Border (rubrica)

Le voci rivoluzionarie del Vesuvio (versione integrale)

C’è una frase, nei Passages di Benjamin, dedicata ad un insolito raffronto. “Parigi rappresenta, - vi si legge - nell’ordinamento sociale, il corrispettivo di ciò che il Vesuvio rappresenta nella sfera geografica. Un massiccio minaccioso, pericoloso, un focolaio di rivoluzione sempre attivo. Ma come le pendici del Vesuvio, grazie alle stratificazioni di lava che lo ricoprono, si trasformano in frutteti paradisiaci, così sulla lava delle rivoluzioni fioriscono, come in nessun altro luogo, l’arte, la vita mondana, e la moda”. La moda di Parigi; i frutteti della terra amata da Goethe. Sempre Benjamin rappresentò il contraltare teorico più avanzato, nella considerazione del ruolo giocato dai mezzi di riproduzione, fonografo in testa. L’ascolto e la possibilità di comunicazione di massa offerte dall’invenzione del fonografo avrebbero cambiato le regole di produzione dell’opera d’arte, e trasformato le stesse categorie estetiche che regolano la nostra sensibilità. La riproducibilità dell’opera d’arte è stata di per sé, ed ha sortito gli effetti, di una rivoluzione.

Ora, è un merito di una straordinaria raccolta edita dalla Emi col titolo “Le antiche Voci della Canzone Napoletana”, curata dal musicologo Venanzio D’Agostino, assieme a Nuccio Tortora, se possiamo confrontarci con gli effetti di quella rivoluzione, valutandone l’impatto con le realtà di fruizione di massa tipiche della antica canzone napoletana.

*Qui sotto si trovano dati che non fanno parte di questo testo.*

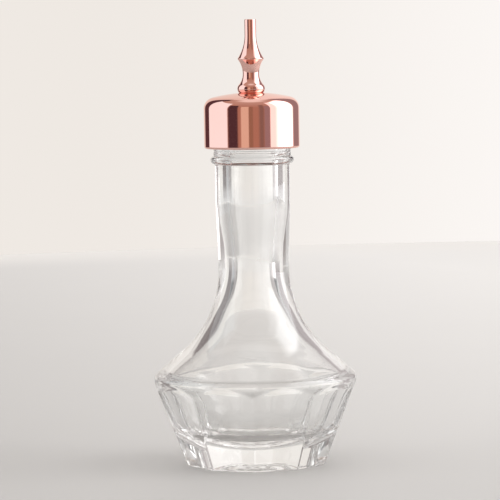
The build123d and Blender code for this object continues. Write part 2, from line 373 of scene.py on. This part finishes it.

Napoli non è Parigi, ma a Napoli la ditta di Raffaele Esposito, la Società Fonografica Napoletana, fondata nel 1901, e nel 1905 rinominata Phonotype, comincia a produrre dischi con Nicola Maldacea, Pietro Mazzone, Gennaro Pasquariello. Non solo frutteti, dunque, per tornare a Benjamin, ma anche rivoluzioni. Venanzio D’Agostino segnala nelle sue note di copertina che “la forma breve della Canzone sembra essere la più adatta al nuovo mezzo; ... nel campo della musica colta e specificamente nel genere lirico-operistico era necessario suddividere una singola esecuzione per più rulli o dischi”. Ciò sottopone l’industria fonografica ad una scelta radicale: privilegiare il meglio della produzione, scegliendo “i generi già dotati di caratteristiche riconoscibili da parte di un pubblico che frequentava un certo ‘mercato’ dello spettacolo e del divertimento, nel quale il posteggiatore o la voce femminile si trovavano quali segni principali: la mescita, allora, e il café-chantant”.

La raccolta, imperdibile, è ora giunta al quarto disco sui dieci previsti, ed oltre ai meriti documentaristici e sociologici, reclama un indubbio valore estetico, vale a dire di godibilità di ascolto. Ai prodigi delle puliture digitali, alle difficoltà di eliminazione del fruscio specie nelle registrazioni di voci femminili, si somma la pura bellezza di queste voci, in interpretazioni che hanno fatto epoca, raccogliendo la gioia dei nostri padri. Così in “Reginella”, con Gilda Mignonette, in “Maria Mari”, con Lina Cavalieri o nel delicato “O vino nuovo” di Lina Resal.